If Kravchuk’s recipe is about being pantry-friendly, Sarah Fennel’s highly ranked recipe is the opposite, in the sense that it relies on fresh tomatoes. The thing about fresh tomatoes at this time of year is that they are sad — pale, stiff, mealy things that make the argument for only eating seasonally. Could roasting them be the fix? Doing so is a popular technique, sometimes also known as “sheet-pan tomato soup” (Ina Garten’s famous recipe also uses the same approach.) To make Fennel’s soup, you roast tomatoes, an onion, and garlic on a sheet pan (it makes your house smell great) before blending them with broth, letting the soup reduce slightly.

My first takeaway, aside from the color, which was more orange than red compared to the other soups I made, was the prominence of the roasted garlic flavor. It reminded me more of the mixture used to make pan con tomate than of classic canned tomato soup. Without adding any cream, the soup had a somewhat watery texture, and started to separate in my spoon when I let it sit for a few minutes. (Would cream have helped this? Perhaps, but Fennel doesn’t call for it.) As for the tomato flavor, I didn’t think roasting made enough of a difference to justify using fresh tomatoes in February, especially when canned tomatoes are cheaper, more reliable, and more concentrated in taste. (3½ pounds of Roma tomatoes ran me about $10; two cans of crushed tomatoes, as used in the previous recipe, cost $6.)

However, I think my assessment of this technique would be very different if I were making this recipe in August and especially if I were a gardener with an excess of tomatoes. But then again, would I really want to make tomato soup in August?

Caramelized Tomato and Shallot Soup

Lidey Heuck, NYT Cooking

The technique: stovetop-cooked fresh tomatoes

Lidey Heuck’s recipe for the New York Times offers some insurance against the bland tomato problem. First, Heuck calls for caramelizing a pound of shallots. Second, she asks that you chop your tomatoes, salt them, and let them sit — a great technique for drawing liquid out of tomatoes and concentrating their flavor. (I’m getting ahead of myself seasonally, but: Always do this before making tomato toast.) Heuck then calls for cooking down the fresh tomatoes with the shallots before adding tomato paste and cooking that down too. All of these steps build flavor. Add water, the drained tomato liquid, basil, then blend and you’ve got tomato soup.

Given the sad state of my tomatoes, I was much more impressed with this recipe than the previous one. The flavor was more nuanced thanks to the deep toastiness of the caramelized shallots, the pronounced herbal sweetness of the basil, and the grounding base note of cooked tomato paste. Even without cream, the texture felt less watery than the previous soup’s, though it was harder to make it fully smooth with my immersion blender. It was a delicious soup, but with 3 pounds of fresh tomatoes, one that still left me wondering how worth-it it really was with winter produce.

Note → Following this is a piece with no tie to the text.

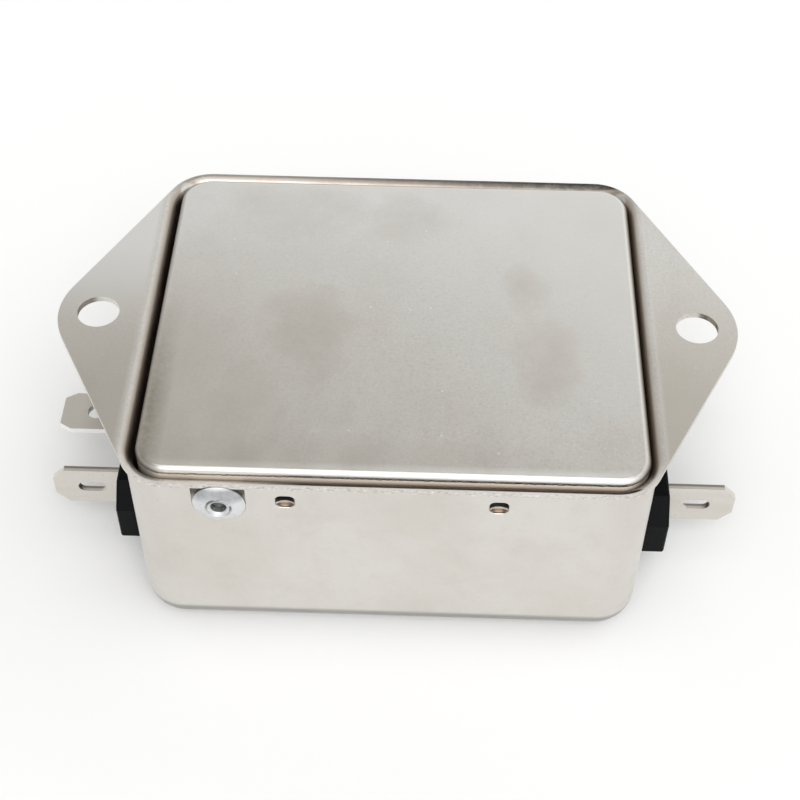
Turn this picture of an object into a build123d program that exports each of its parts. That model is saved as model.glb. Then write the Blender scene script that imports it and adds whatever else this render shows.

It’s also worth noting that because of the way you layer the flavors, it felt fussier than other recipes.

Instant Pot Tomato Soup

Jenn Laughlin, Peas and Crayons

The technique: pressure-cooked canned tomatoes

As I learned in a previous recipe test, the Instant Pot can be great for soup, drawing out flavor and texture that would take hours to form on the stove. But while it’s an excellent tool for chicken, which really needs help to break down all that collagen, would it make sense for tomatoes?

This is the question I had when I went into Jenn Laughlin’s recipe, which ranks first for Instant Pot tomato soup recipes online. It’s appealingly simple: Like Kravchuk’s recipe, it begins by sauteeing an onion and garlic (using the Instant Pot’s saute function). Then it calls for tossing in broth, chopped carrots, seasonings, canned tomatoes, and tomato paste. This cooks under high pressure for 15 minutes. Once the pressure is released, you blend the soup.

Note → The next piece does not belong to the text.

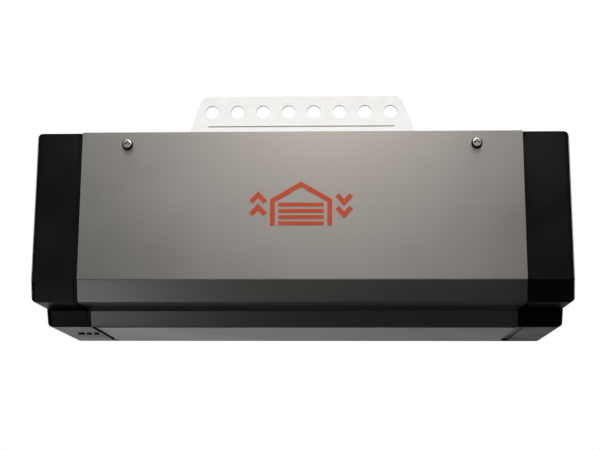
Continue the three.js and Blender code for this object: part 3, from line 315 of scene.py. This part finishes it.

This soup reminded me a little of pasta sauce. By that I mean that it tasted the most intensely tomatoey and felt the heaviest in both flavor and texture. The carrots lent a subtle sweetness, but since I don’t always have carrots on hand, that slightly dinged the recipe for me. Followed to the letter, it resulted in the thickest soup of the four I tested, though the recipe notes that you can adjust this using more broth or some cream. I liked the final soup and while it didn’t remind me too much of canned tomato soup because of its oomphed-up feel, my taste-test partner considered it the best of the bunch.

Unlike with chicken soup, I don’t know that the Instant Pot made the biggest difference here, but if you tend to keep yours within easy reach, then why not use it?

The winner: Natasha’s Kitchen

On a cost, convenience, and flavor level, I believe that Kravchuk’s recipe is the best choice for most people. Its taste and texture don’t diverge too much from what I think a lot of us expect from tomato soup.

While I liked the flavors of Fennel and Heuck’s takes, I don’t know that the additional effort or the use of fresh tomatoes was worth it in early February. However, I’d keep those techniques in mind for a tomato-heavy summer, especially since tomato soup freezes well.

My final takeaway from trying all of these recipes was that I definitely prefer a tomato soup with some cream and I think the addition certainly improved Kravchuk’s soup. Unless you’re dairy-sensitive, I’d call it a must-add — and the side of grilled cheese, of course, is nonnegotiable.